:: INSTRUCTIONS FOR THE TASK ::
Please print the full listing exactly.

:: DATASET RECORDS ::
==*==
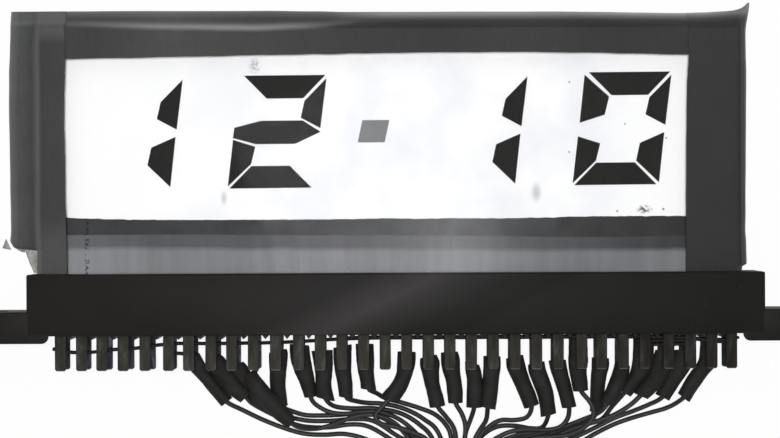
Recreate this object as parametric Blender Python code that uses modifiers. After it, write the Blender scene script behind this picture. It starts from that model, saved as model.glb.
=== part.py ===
"""A liquid crystal display cell for a clock, bound with tape and plugged into a card-edge connector.

The cell lies face up on a table. X runs along the connector, Y from the leads to the top of the
cell, and Z from the table to the viewer. The origin is the middle of the connector's back face.
"""

import math
from bisect import bisect_left
from itertools import accumulate

import bmesh
import bpy
from mathutils import Matrix, Vector

MM = 0.001
FIT = 0.3 * MM  # bond line or clearance between one piece and the next

# Card-edge connector
CONTACTS = 32  # positions in each of its two rows
PITCH = 3.9624 * MM  # 0.156 inch
END_BLOCK = 5.6 * MM  # from the last contact's middle to the housing's end
HOUSING_HEIGHT = 11.2 * MM
HOUSING_DEPTH = 9.4 * MM
HOUSING_EDGE = 0.35 * MM
SLOT_FLARE = 0.8 * MM  # chamfer round the mouth of the card slot
SLOT_TAPER = 0.6 * MM  # how much the chamfer widens the slot on each side
EAR_LENGTH = 12.0 * MM
EAR_HEIGHT = 6.0 * MM
EAR_FOOT = 1.2 * MM  # how far the ears reach below the housing's underside
EAR_ROUND = 1.3 * MM  # inner corner of each ear's foot
EAR_HOLE = 3.2 * MM
EAR_HOLE_INSET = 6.0 * MM  # from the ear's outer end to the screw hole's middle

# Barrier ribs on the housing's underside, between the contacts
RIB_HEIGHT = 0.75 * MM
RIB_WIDTH = 1.3 * MM
RIB_INSET = 0.8 * MM  # from the housing's front and back faces

# Solder tails and the bare wires soldered across them
TAIL_WIDTH = 2.05 * MM
TAIL_THICKNESS = 0.4 * MM
TAIL_LENGTH = 6.45 * MM  # below the housing
TAIL_ROOT = 1.0 * MM  # inside the housing
TAIL_CORNER = 0.35 * MM
ROW_SPACING = 4.0 * MM
BUS_DIAMETER = 0.6 * MM
BUS_SINK = 0.06 * MM  # how deep the solder beds a bus wire in the tails
SHORT_BUS_FIRST, SHORT_BUS_LAST = 1, 7
SHORT_BUS_DROPS = (1.9, 2.8, 2.9, 2.7, 2.5, 2.1, 3.4)  # mm below the housing, tail by tail
LONG_BUS_FIRST, LONG_BUS_LAST = 7, 32
LONG_BUS_DROPS = (1.4, 0.9, 1.3)  # mm below the housing at its start, middle and end
BUS_OVERHANG = 1.2 * MM

# Glass cell
GLASS_WIDTH = 129.0 * MM
GLASS_OFFSET = -1.1 * MM  # the glass stands against the slot's left end
PLATE = 1.6 * MM
CELL_RISE = 44.9 * MM  # front plate above the housing
INSERTION = 8.0 * MM  # front plate inside the slot
LEDGE = 4.5 * MM  # bare strip of the front plate under the rear plate
ARRIS = 0.15 * MM  # ground edge of the plates
LAYER = 0.3 * MM  # seal, and liquid crystal with its raised segments
SEAL_INSET = 1.0 * MM
SEAL_WIDTH = 2.5 * MM
SEAL_FOOT_INSET = 2.6 * MM
SEAL_FOOT_WIDTH = 3.0 * MM

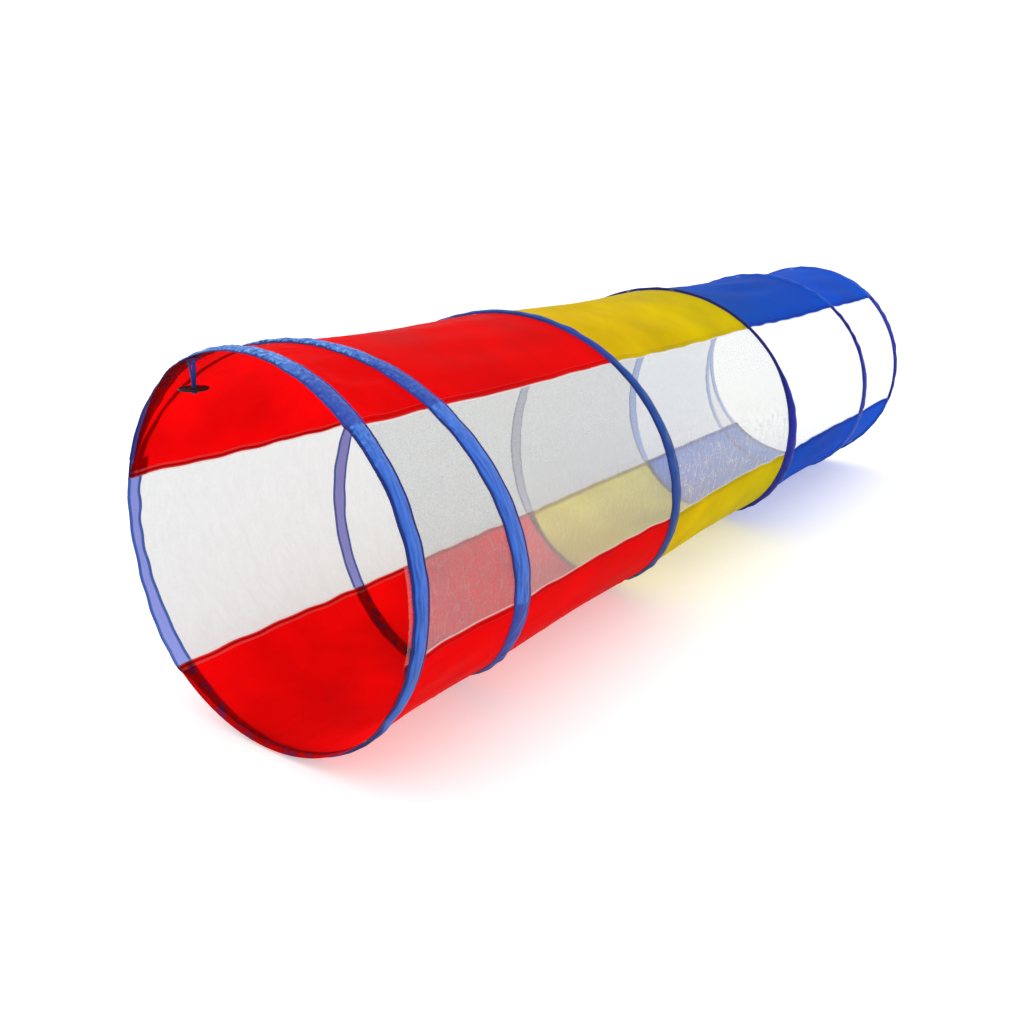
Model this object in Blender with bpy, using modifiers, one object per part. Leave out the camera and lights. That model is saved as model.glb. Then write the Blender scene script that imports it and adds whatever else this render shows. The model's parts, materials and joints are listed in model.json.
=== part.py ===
"""A kids play tunnel: a cloth tube held open by one spring-steel wire.

The tunnel lies along X, with its near mouth at -X, and stands on Z = 0.  The wire makes a loop
round the near mouth, four turns along the tube and a loop round the far mouth.  It runs in a
ribbon casing sewn on the outside of the tube.  The tube is made of strips of cloth that meet
under the casing, and each strip has a top panel, a bottom panel and two mesh windows.

A place on the tube is given by an angle, a radius and x.  The angle is 0 at the top and grows
towards the side at -Y.  Along the wire it goes on growing from turn to turn, and it is counted
from the seam where the wire leaves the near mouth, which is called the start seam.
"""

import math

import bmesh
import bpy
import numpy as np

# Overall sizes, in metres
TUNNEL_LENGTH = 1.800
CLOTH_RADIUS = 0.2375
TURNS = 4

# How far along the wire gets in each half turn, as shares of the way between its end loops
HALF_TURN_SHARES = (0.109, 0.109, 0.120, 0.159, 0.113, 0.156, 0.104, 0.130)

# Wire and casing
WIRE_RADIUS = 0.00125
CASING_WIDTH = 0.028
CASING_CLOTH = 0.0008

# Room left between any two pieces
GAP = 0.0003

# Points closer than this are one point
WELD_SHARE = 0.1
WELD_DISTANCE = WELD_SHARE * GAP

# Cloth of the tube
PANEL_CLOTH = 0.0008
MESH_CLOTH = 0.0006
PANEL_WAIST = 0.004

# Ferrule that joins a wire end to the passing wire
FERRULE_LENGTH = 0.018
FERRULE_WALL = 0.0008

# Closure loop and disc
TAB_WIDTH = 0.015
TAB_LENGTH = 0.012
TAB_OVERHANG = 0.0022
TAB_THICKNESS = 0.0012
RIBBON_THICKNESS = 0.001
RIBBON_STRAND = 0.0045
RIBBON_DROP = 0.031
RIBBON_NECK = 0.007
RIBBON_STOP_WIDTH = 0.0105
RIBBON_STOP_LENGTH = 0.004
DISC_RADIUS = 0.017
DISC_THICKNESS = 0.0024
DISC_EDGE = 0.0007

# Angles, in degrees: the windows' width, how far they are rolled up from level towards -Y,
# and the facet that the tunnel stands on
WINDOW_SPAN = 62.6
WINDOW_TILT = 16.2
FLAT_SPAN = 9.28

# The junction, where a wire end lies beside the passing wire: its length as a share of the
# ferrule's, the free end of the wire in it, and the stretch that brings the two together
JUNCTION_SHARE = 1.4
FREE_END_SHARE = 0.25
SHIFT_SHARE = 4.0

# Shape of a casing's ridge: its width where the casing is narrow, and the height of its flanks
RIDGE_SHARE = 0.8
FLANK_SHARE = 0.35

# Facets along each stretch of one turn
TOP_FACETS = 12
WINDOW_FACETS = 7
BOTTOM_FACETS_BEFORE_FLAT = 8
BOTTOM_FACETS_AFTER_FLAT = 4
STRIP_FACETS = 3
LOOP_FACET = 5

# Sides of the small round shapes, and the angle from which an edge is shaded sharp
CHANNEL_SIDES = 8
BORE_SIDES = 12
FERRULE_END_SIDES = 6
DISC_SIDES = 32
DISC_EDGE_STEPS = 2
SHARP_ANGLE = 30.0

FULL_TURN = 360.0
HALF_TURN = FULL_TURN / 2
RIGHT_ANGLE = FULL_TURN / 4

# Angles that follow, counted from the start seam
JUNCTION_SPAN = math.degrees(JUNCTION_SHARE * FERRULE_LENGTH / CLOTH_RADIUS)
FREE_END_SPAN = FREE_END_SHARE * JUNCTION_SPAN
SHIFT_SPAN = SHIFT_SHARE * JUNCTION_SPAN
PANEL_SPAN = HALF_TURN - WINDOW_SPAN
START_ANGLE = -(PANEL_SPAN / 2 + WINDOW_TILT)
TOP_END = PANEL_SPAN
NEAR_WINDOW_END = HALF_TURN
BOTTOM_END = HALF_TURN + PANEL_SPAN
UNDERSIDE = HALF_TURN - START_ANGLE
FLAT_START = UNDERSIDE - FLAT_SPAN / 2
FLAT_END = UNDERSIDE + FLAT_SPAN / 2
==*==
:: RESPONSE TO THE TASK ::
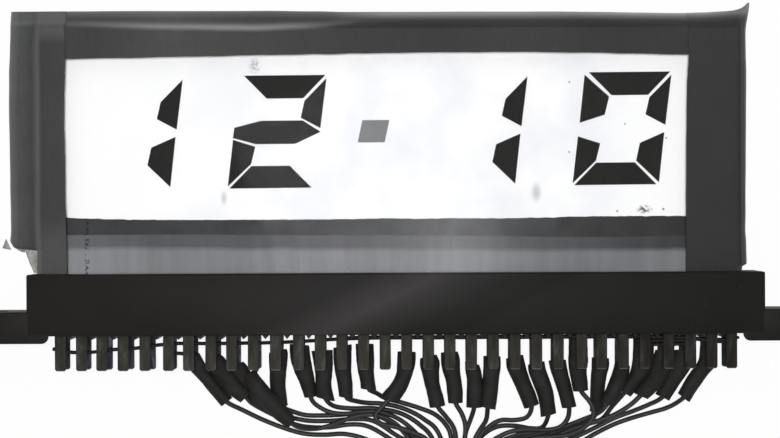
Recreate this object as parametric Blender Python code that uses modifiers. After it, write the Blender scene script behind this picture. It starts from that model, saved as model.glb.
=== part.py ===
"""A liquid crystal display cell for a clock, bound with tape and plugged into a card-edge connector.

The cell lies face up on a table. X runs along the connector, Y from the leads to the top of the
cell, and Z from the table to the viewer. The origin is the middle of the connector's back face.
"""

import math
from bisect import bisect_left
from itertools import accumulate

import bmesh
import bpy
from mathutils import Matrix, Vector

MM = 0.001
FIT = 0.3 * MM  # bond line or clearance between one piece and the next

# Card-edge connector
CONTACTS = 32  # positions in each of its two rows
PITCH = 3.9624 * MM  # 0.156 inch
END_BLOCK = 5.6 * MM  # from the last contact's middle to the housing's end
HOUSING_HEIGHT = 11.2 * MM
HOUSING_DEPTH = 9.4 * MM
HOUSING_EDGE = 0.35 * MM
SLOT_FLARE = 0.8 * MM  # chamfer round the mouth of the card slot
SLOT_TAPER = 0.6 * MM  # how much the chamfer widens the slot on each side
EAR_LENGTH = 12.0 * MM
EAR_HEIGHT = 6.0 * MM
EAR_FOOT = 1.2 * MM  # how far the ears reach below the housing's underside
EAR_ROUND = 1.3 * MM  # inner corner of each ear's foot
EAR_HOLE = 3.2 * MM
EAR_HOLE_INSET = 6.0 * MM  # from the ear's outer end to the screw hole's middle

# Barrier ribs on the housing's underside, between the contacts
RIB_HEIGHT = 0.75 * MM
RIB_WIDTH = 1.3 * MM
RIB_INSET = 0.8 * MM  # from the housing's front and back faces

# Solder tails and the bare wires soldered across them
TAIL_WIDTH = 2.05 * MM
TAIL_THICKNESS = 0.4 * MM
TAIL_LENGTH = 6.45 * MM  # below the housing
TAIL_ROOT = 1.0 * MM  # inside the housing
TAIL_CORNER = 0.35 * MM
ROW_SPACING = 4.0 * MM
BUS_DIAMETER = 0.6 * MM
BUS_SINK = 0.06 * MM  # how deep the solder beds a bus wire in the tails
SHORT_BUS_FIRST, SHORT_BUS_LAST = 1, 7
SHORT_BUS_DROPS = (1.9, 2.8, 2.9, 2.7, 2.5, 2.1, 3.4)  # mm below the housing, tail by tail
LONG_BUS_FIRST, LONG_BUS_LAST = 7, 32
LONG_BUS_DROPS = (1.4, 0.9, 1.3)  # mm below the housing at its start, middle and end
BUS_OVERHANG = 1.2 * MM

# Glass cell
GLASS_WIDTH = 129.0 * MM
GLASS_OFFSET = -1.1 * MM  # the glass stands against the slot's left end
PLATE = 1.6 * MM
CELL_RISE = 44.9 * MM  # front plate above the housing
INSERTION = 8.0 * MM  # front plate inside the slot
LEDGE = 4.5 * MM  # bare strip of the front plate under the rear plate
ARRIS = 0.15 * MM  # ground edge of the plates
LAYER = 0.3 * MM  # seal, and liquid crystal with its raised segments
SEAL_INSET = 1.0 * MM
SEAL_WIDTH = 2.5 * MM
SEAL_FOOT_INSET = 2.6 * MM
SEAL_FOOT_WIDTH = 3.0 * MM

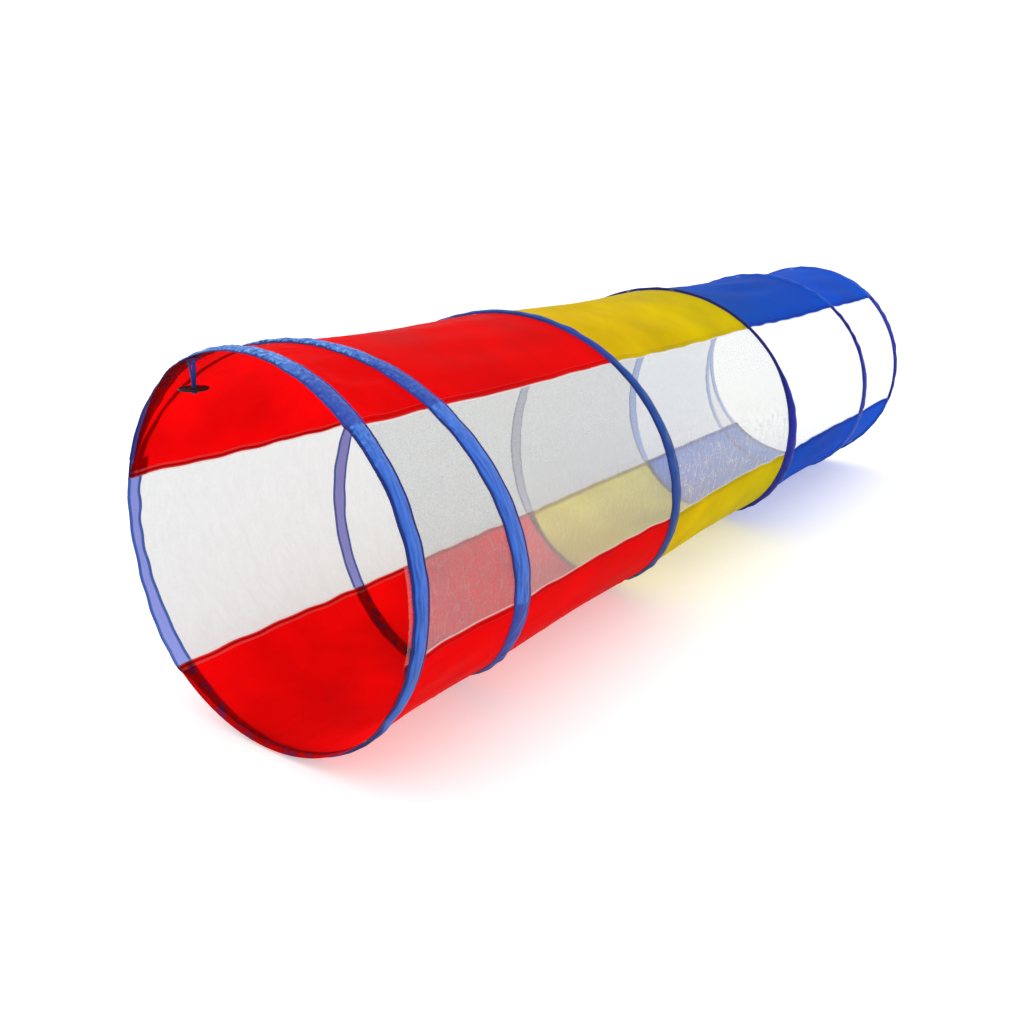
Model this object in Blender with bpy, using modifiers, one object per part. Leave out the camera and lights. That model is saved as model.glb. Then write the Blender scene script that imports it and adds whatever else this render shows. The model's parts, materials and joints are listed in model.json.
=== part.py ===
"""A kids play tunnel: a cloth tube held open by one spring-steel wire.

The tunnel lies along X, with its near mouth at -X, and stands on Z = 0.  The wire makes a loop
round the near mouth, four turns along the tube and a loop round the far mouth.  It runs in a
ribbon casing sewn on the outside of the tube.  The tube is made of strips of cloth that meet
under the casing, and each strip has a top panel, a bottom panel and two mesh windows.

A place on the tube is given by an angle, a radius and x.  The angle is 0 at the top and grows
towards the side at -Y.  Along the wire it goes on growing from turn to turn, and it is counted
from the seam where the wire leaves the near mouth, which is called the start seam.
"""

import math

import bmesh
import bpy
import numpy as np

# Overall sizes, in metres
TUNNEL_LENGTH = 1.800
CLOTH_RADIUS = 0.2375
TURNS = 4

# How far along the wire gets in each half turn, as shares of the way between its end loops
HALF_TURN_SHARES = (0.109, 0.109, 0.120, 0.159, 0.113, 0.156, 0.104, 0.130)

# Wire and casing
WIRE_RADIUS = 0.00125
CASING_WIDTH = 0.028
CASING_CLOTH = 0.0008

# Room left between any two pieces
GAP = 0.0003

# Points closer than this are one point
WELD_SHARE = 0.1
WELD_DISTANCE = WELD_SHARE * GAP

# Cloth of the tube
PANEL_CLOTH = 0.0008
MESH_CLOTH = 0.0006
PANEL_WAIST = 0.004

# Ferrule that joins a wire end to the passing wire
FERRULE_LENGTH = 0.018
FERRULE_WALL = 0.0008

# Closure loop and disc
TAB_WIDTH = 0.015
TAB_LENGTH = 0.012
TAB_OVERHANG = 0.0022
TAB_THICKNESS = 0.0012
RIBBON_THICKNESS = 0.001
RIBBON_STRAND = 0.0045
RIBBON_DROP = 0.031
RIBBON_NECK = 0.007
RIBBON_STOP_WIDTH = 0.0105
RIBBON_STOP_LENGTH = 0.004
DISC_RADIUS = 0.017
DISC_THICKNESS = 0.0024
DISC_EDGE = 0.0007

# Angles, in degrees: the windows' width, how far they are rolled up from level towards -Y,
# and the facet that the tunnel stands on
WINDOW_SPAN = 62.6
WINDOW_TILT = 16.2
FLAT_SPAN = 9.28

# The junction, where a wire end lies beside the passing wire: its length as a share of the
# ferrule's, the free end of the wire in it, and the stretch that brings the two together
JUNCTION_SHARE = 1.4
FREE_END_SHARE = 0.25
SHIFT_SHARE = 4.0

# Shape of a casing's ridge: its width where the casing is narrow, and the height of its flanks
RIDGE_SHARE = 0.8
FLANK_SHARE = 0.35

# Facets along each stretch of one turn
TOP_FACETS = 12
WINDOW_FACETS = 7
BOTTOM_FACETS_BEFORE_FLAT = 8
BOTTOM_FACETS_AFTER_FLAT = 4
STRIP_FACETS = 3
LOOP_FACET = 5

# Sides of the small round shapes, and the angle from which an edge is shaded sharp
CHANNEL_SIDES = 8
BORE_SIDES = 12
FERRULE_END_SIDES = 6
DISC_SIDES = 32
DISC_EDGE_STEPS = 2
SHARP_ANGLE = 30.0

FULL_TURN = 360.0
HALF_TURN = FULL_TURN / 2
RIGHT_ANGLE = FULL_TURN / 4

# Angles that follow, counted from the start seam
JUNCTION_SPAN = math.degrees(JUNCTION_SHARE * FERRULE_LENGTH / CLOTH_RADIUS)
FREE_END_SPAN = FREE_END_SHARE * JUNCTION_SPAN
SHIFT_SPAN = SHIFT_SHARE * JUNCTION_SPAN
PANEL_SPAN = HALF_TURN - WINDOW_SPAN
START_ANGLE = -(PANEL_SPAN / 2 + WINDOW_TILT)
TOP_END = PANEL_SPAN
NEAR_WINDOW_END = HALF_TURN
BOTTOM_END = HALF_TURN + PANEL_SPAN
UNDERSIDE = HALF_TURN - START_ANGLE
FLAT_START = UNDERSIDE - FLAT_SPAN / 2
FLAT_END = UNDERSIDE + FLAT_SPAN / 2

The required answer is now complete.